La bibliothèque, lieu de sociabilité

Lieu de culture, la bibliothèque peut aussi fonctionner comme lieu de ressources et de rencontres. Elle fonctionne déjà de facto comme un lieu de sociabilité privilégié qui allie l’absence d’identification (quiconque peut entrer et consulter des documents à la bibliothèque, même en n’étant pas inscrit) et de contrainte (on lit, on regarde, on écoute ou on se déplace dans les différents espaces), à des conditions de respect – minimum – de ce que fait l’autre. L’anonymat et la liberté de mouvement font l’intérêt de la bibliothèque chez ces nouveaux usagers : les personnes peu lettrées, jeunes et adultes en quête de sources d’information rapides posent des problèmes inédits aux missions de conservation traditionnelles.

Investie d’abord comme un lieu de sociabilité, la bibliothèque est un espace où l’individu évolue moins en fonction de ses besoins que par rapport à des stratégies de « visibilité », d’exposition ou d’anonymat par rapport à l’institution qu’incarnent le personnel et les documents. Beaucoup plus qu’un problème de composition des collections, le problème des usages de la bibliothèque aujourd’hui concerne la manière dont l’individu peut trouver sa place dans cet espace et la façon dont il peut formuler des demandes, avec les mots justes, et entrer en contact avec le personnel.

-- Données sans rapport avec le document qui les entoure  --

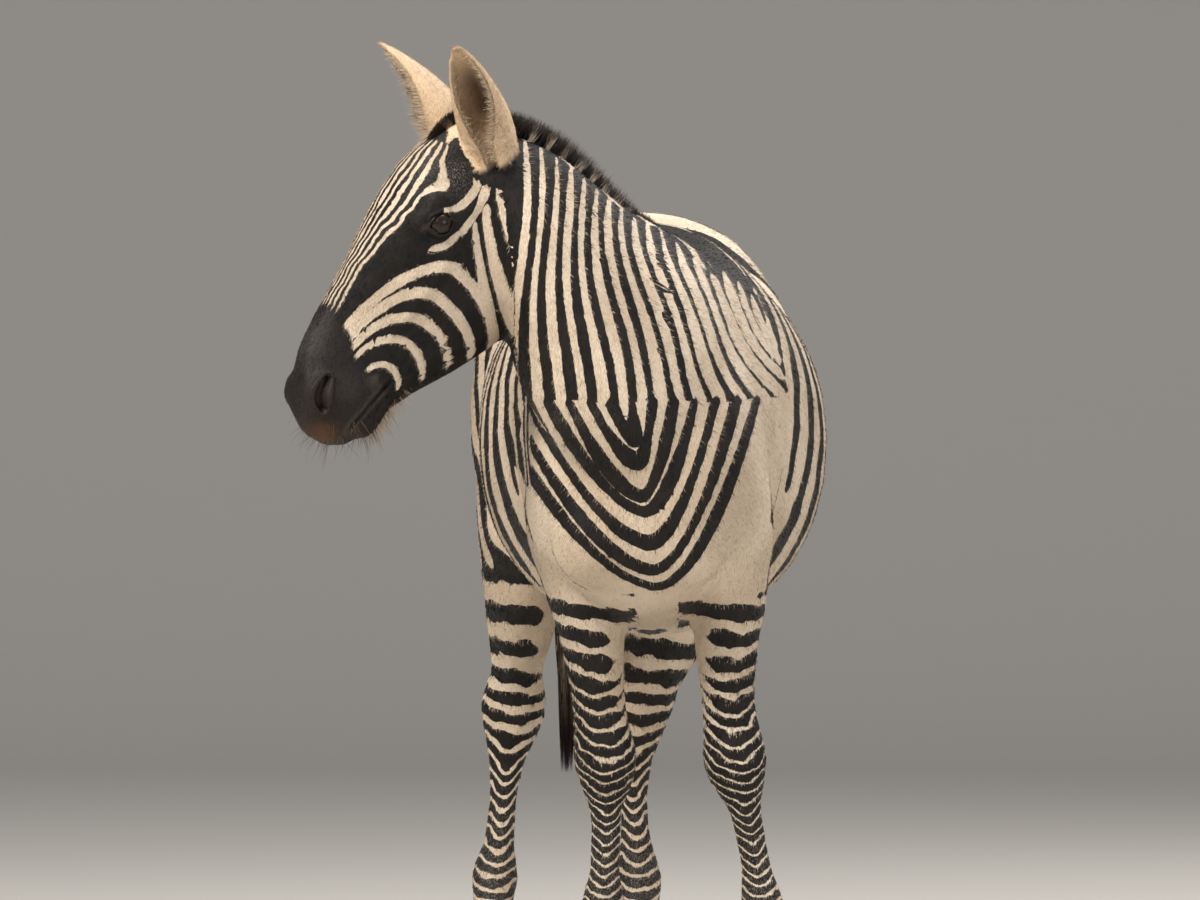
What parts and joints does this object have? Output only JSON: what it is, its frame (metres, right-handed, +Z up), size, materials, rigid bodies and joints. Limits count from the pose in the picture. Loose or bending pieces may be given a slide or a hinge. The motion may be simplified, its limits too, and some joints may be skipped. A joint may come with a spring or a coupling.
{
  "type": "standing plains zebra model",
  "caption": "Life-size still zebra standing on four hooves with its head turned to its right, for display.",
  "frame": {"origin": "on the floor, under the middle of the whole animal's box", "axes": "+Z up; the animal faces -Y with its chest, so its left side is +X; the head is turned to its right, towards -X"},
  "size_m": [0.8808, 1.6052, 1.5832],
  "materials": {
    "hide": "short flat striped hair",
    "long_hair": "coarse upright hair",
    "hoof_horn": "worn dark horn",
    "eye": "wet, dark brown"
  },
  "bodies": {
    "root": {"trunk": "hide", "neck": "hide", "head": "hide", "tail": "hide", "ear_left": "hide", "ear_right": "hide", "mane": "long_hair", "tail_tuft": "long_hair", "eye_left": "eye", "eye_right": "eye", "leg_fore_left_upper": "hide", "leg_fore_left_lower": "hide", "hoof_fore_left": "hoof_horn", "leg_fore_right_upper": "hide", "leg_fore_right_lower": "hide", "hoof_fore_right": "hoof_horn", "leg_hind_left_upper": "hide", "leg_hind_left_lower": "hide", "hoof_hind_left": "hoof_horn", "leg_hind_right_upper": "hide", "leg_hind_right_lower": "hide", "hoof_hind_right": "hoof_horn"}
  },
  "joints": []
}
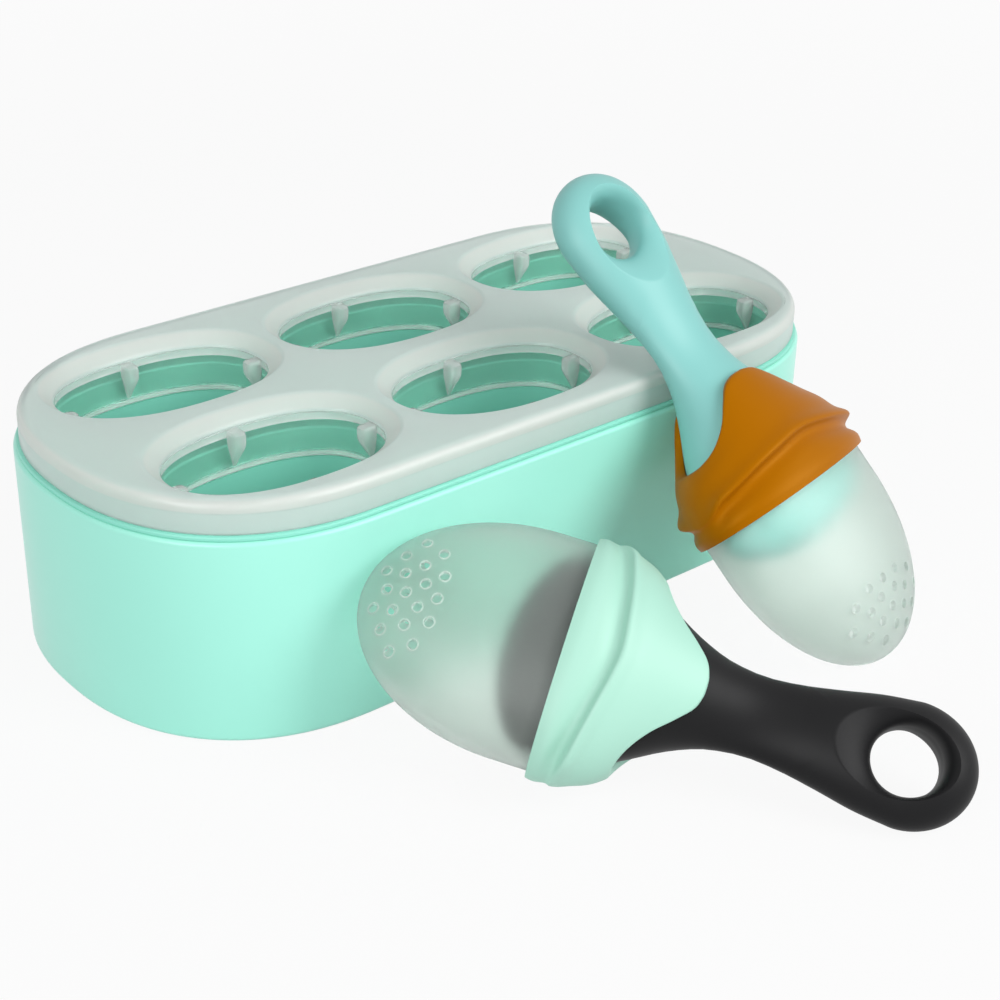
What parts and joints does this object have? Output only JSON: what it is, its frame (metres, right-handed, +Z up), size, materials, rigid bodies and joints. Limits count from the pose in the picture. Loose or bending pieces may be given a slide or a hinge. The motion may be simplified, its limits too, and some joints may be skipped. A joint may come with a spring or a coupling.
{
  "type": "baby food freezer tray",
  "caption": "Lidded freezer tray with oval cups for portions of baby food, with silicone feeders lying against it, each with a pull-out handle.",
  "frame": {"origin": "on the floor, under the middle of the tray", "axes": "+X along the tray, +Y to the tray's back, away from the feeders, +Z up"},
  "size_m": [0.223, 0.2255, 0.1068],
  "materials": {
    "tub_mint": "satin gloss",
    "cups_mint": "soft satin",
    "lid_frosted": "frosted, lets light through",
    "sleeve_clear": "clear, glossy",
    "handle_black": "satin",
    "stem_black": "satin",
    "collar_mint": "soft satin",
    "bulb_frosted": "frosted, lets light through",
    "handle_aqua": "satin",
    "stem_aqua": "satin",
    "collar_ochre": "soft satin"
  },
  "bodies": {
    "tub": {"tray_tub": "tub_mint"},
    "cups": {"cup_insert": "cups_mint"},
    "lid": {"tray_lid": "lid_frosted", "front_left_sleeve": "sleeve_clear", "front_middle_sleeve": "sleeve_clear", "front_right_sleeve": "sleeve_clear", "back_left_sleeve": "sleeve_clear", "back_middle_sleeve": "sleeve_clear", "back_right_sleeve": "sleeve_clear"},
    "aqua_handle": {"aqua_feeder_handle": "handle_aqua", "aqua_feeder_stem": "stem_aqua"},
    "aqua_bulb": {"aqua_feeder_collar": "collar_ochre", "aqua_feeder_bulb": "bulb_frosted"},
    "black_bulb": {"black_feeder_collar": "collar_mint", "black_feeder_bulb": "bulb_frosted"},
    "black_handle": {"black_feeder_handle": "handle_black", "black_feeder_stem": "stem_black"}
  },
  "joints": [
    {"name": "cups_lift", "type": "slide", "parent": "tub", "child": "cups", "axis": [0, 0, 1], "range_m": [0, 0.09]},
    {"name": "lid_lift", "type": "slide", "parent": "cups", "child": "lid", "axis": [0, 0, 1], "range_m": [0, 0.06]},
    {"name": "aqua_lift", "type": "slide", "parent": "lid", "child": "aqua_handle", "axis": [0, 0, 1], "range_m": [0, 0.12]},
    {"name": "aqua_bulb_pull", "type": "slide", "parent": "aqua_handle", "child": "aqua_bulb", "axis": [0.1739, -0.6725, -0.7193], "range_m": [0, 0.05], "deforming": ["aqua_feeder_collar"]},
    {"name": "black_lift", "type": "slide", "parent": "tub", "child": "black_bulb", "axis": [0, 0, 1], "range_m": [0, 0.12]},
    {"name": "black_handle_pull", "type": "slide", "parent": "black_bulb", "child": "black_handle", "axis": [0.5962, -0.8028, 0], "range_m": [0, 0.05], "deforming": ["black_feeder_collar"]}
  ]
}
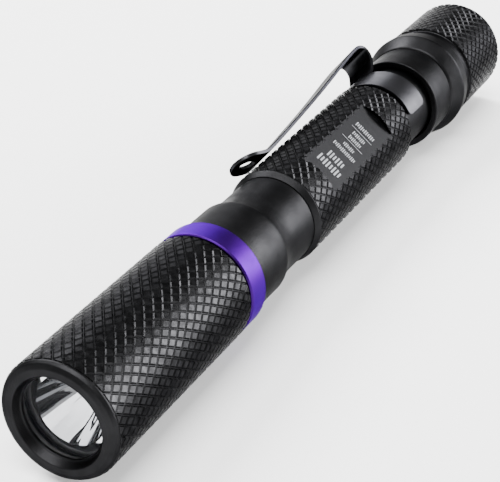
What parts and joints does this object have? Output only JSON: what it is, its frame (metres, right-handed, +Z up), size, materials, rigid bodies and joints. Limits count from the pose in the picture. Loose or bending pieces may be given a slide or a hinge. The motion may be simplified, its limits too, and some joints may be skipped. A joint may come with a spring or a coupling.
{
  "type": "ultraviolet pen torch",
  "caption": "Slim knurled metal pen torch with a deep reflector, coloured accent ring, pocket clip and push-button tail cap, for checking banknotes.",
  "frame": {"origin": "under the middle of the lying torch, on the surface that it rests on", "axes": "+Y along the torch from its front face to its tail, +Z up"},
  "size_m": [0.0202, 0.139, 0.019],
  "materials": {
    "black_anodise": "matte black bead-blasted anodised aluminium",
    "violet_anodise": "satin violet anodised aluminium",
    "spring_steel": "glossy black plated spring steel",
    "mirror": "smooth mirror-metallised",
    "lens_glass": "clear polished glass",
    "rubber": "matte moulded rubber",
    "brass": "turned brass",
    "board": "green solder-masked circuit board",
    "board_white": "white-masked metal-core board",
    "chip_black": "moulded black plastic",
    "ferrite": "ferrite and epoxy",
    "ceramic": "white ceramic package",
    "silicone": "clear silicone dome",
    "contact_steel": "plated spring contacts",
    "cell_wrap": "printed metal cell jacket, left plain",
    "switch_plastic": "black moulded plastic"
  },
  "bodies": {
    "torch": {"head_shell": "black_anodise", "lens": "lens_glass", "lens_o_ring": "rubber", "reflector": "mirror", "led_package": "ceramic", "led_dome": "silicone", "led_board": "board_white", "led_pill": "brass", "driver_board": "board", "driver_inductor": "ferrite", "driver_chip": "chip_black", "front_contact_spring": "contact_steel", "accent_ring": "violet_anodise", "neck": "black_anodise", "neck_o_ring": "rubber", "body_tube": "black_anodise", "rear_collar": "black_anodise", "tail_o_ring": "rubber", "front_cell": "cell_wrap", "rear_cell": "cell_wrap"},
    "clip_mount": {"clip_band": "spring_steel"},
    "clip_spring": {"clip_arm": "spring_steel"},
    "tail_carriage": {"tail_contact_washer": "contact_steel", "tail_spring": "contact_steel"},
    "tail": {"tail_cap": "black_anodise", "switch_housing": "switch_plastic", "switch_retaining_ring": "brass"},
    "button": {"switch_plunger": "chip_black", "rubber_button": "rubber"}
  },
  "joints": [
    {"name": "clip_swivel", "type": "hinge", "parent": "torch", "child": "clip_mount", "pos_m": [0.00088, 0.0307, 0.0092], "axis": [0, 1, 0], "continuous": true},
    {"name": "clip_flex", "type": "hinge", "parent": "clip_mount", "child": "clip_spring", "pos_m": [-0.00684, 0.0385, 0.01556], "axis": [-0.6361, 0, -0.7716], "range_deg": [0, 7], "stiffness_Nm_per_rad": 1.2},
    {"name": "tail_travel", "type": "slide", "parent": "torch", "child": "tail_carriage", "axis": [0, 1, 0], "range_m": [0, 0.004]},
    {"name": "tail_turn", "type": "hinge", "parent": "tail_carriage", "child": "tail", "pos_m": [0.00088, 0.055, 0.0092], "axis": [0, 1, 0], "range_deg": [0, 1440]},
    {"name": "button_press", "type": "slide", "parent": "tail", "child": "button", "axis": [0, -1, 0], "range_m": [0, 0.0016], "stiffness_N_per_m": 800}
  ],
  "couplings": [
    {"joint": "tail_turn", "follows": "tail_travel", "rad_per_m": 6283.2}
  ]
}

La dimension sociale de la bibliothèque se perçoit avant sa fonction culturelle : dans l’agencement des espaces, dans le dialogue sous forme de conseil et d’orientation qui peut s’instaurer entre bibliothécaire et néophyte, il y a possibilité de faire vivre un espace consensuel, ouvert et non contraignant, où le premier ne peut plus ignorer le parcours social du second, qui l’amène précisément dans ce lieu. D’où l’importance aujourd’hui de créer des espaces intercommunicants, d’y placer des rayonnages ouverts, de trouver des manières de rendre le personnel visible et mobile, en somme de dessiner un espace bibliothèque en creux, modulable selon les fonctions, usages et publics qui lui sont imposés par les changements sociaux. Par la mise en place de ces relais matériels, la bibliothèque peut marquer son souci d’accueil et d’orientation de publics nouveaux, ménager la transition vers l’écrit et désamorcer les résistances à l’écrit que traduit le refus argumenté de cette femme : « Je ne veux pas de livres, je ne veux pas me perdre ».

Novembre 1996

  1. (retour)↑  Ce texte s’appuie sur une expérience de bénévolat dans un atelier de lecture /écriture, auquel participaient volontairement des femmes berbérophones. L’expérience a été menée, en collaboration avec des formateurs, à la Maison des jeunes et de la culture du Polygone, à Valence (Drôme) en 1993-1994.
  2. (retour)↑  Guy Nicolas, « Fait “ethnique” et usages du concept d’ethnie », Cahiers internationaux de sociologie, n° 54, 1973.
  3. (retour)↑  Seuls 4 % des Algériens vivant en France parlent en arabe à leurs enfants entre 0 et 9 ans contre 73 % qui ne leur parlent qu’en français ; pour les Marocains, le rapport est de 6 à 78 ; pour les Portugais, de 4 à 76 ; pour les Espagnols, de 4 à 82 ; pour les Turcs, de 31 à 11 ; pour les originaires du Sud-Est asiatique, de 11 à 27 ; pour les originaires d’Afrique noire, de 19 à 31 (Patrick Simon, « Pratiques linguistiques et consommation médiatique », Michel Tribalat, De l’immigration à l’assimilation. Enquête sur les populations d’origine étrangère en France, Paris, La Découverte, 1996).
  4. (retour)↑  Geneviève Vermès se demande si les récits, les jeux de langue, les productions poétiques peuvent facilement être produits, être transmis en langue maternelle, si celle-ci est en situation d’interdit, de langue stigmatisée comme non utile ; cf. Geneviève Vermès, « Il y a deux bilinguismes, l’un à promouvoir, l’autre à interdire », Le Furet, actes de la journée du 13 juin 1990 à Strasbourg, 1991.
  5. (retour)↑  Plusieurs expériences menées au Maroc indiquent qu’il y a un lien organique entre la demande d’éducation que les parents ont pour leurs enfants et la formulation de cette même demande pour eux ; cf. Khadija Bouzoubaa, « Alphabétisation des parents et scolarisation des enfants », Le Furet, n° 16, 1993.
  6. (retour)↑  C’est de cette manière qu’Alain Bentolila qualifie la parole qui fait défaut aux illettrés, la maîtrise de la langue permettant non seulement de dire et écrire, mais d’employer les mots justes, dans toutes les situations où l’insécurité linguistique se solde par un silence ou un échec de la communication sociale. Alain Bentolila, De l’illettrisme en général et de l’école en particulier, Paris, Plon, 1996.
  7. (retour)↑  Pour les nouveaux publics et les nouveaux usages de la bibliothèque, voir l’article de R. Guyotat, « Six millions de personnes sont inscrites dans une médiathèque », Le Monde, 24 octobre 1996.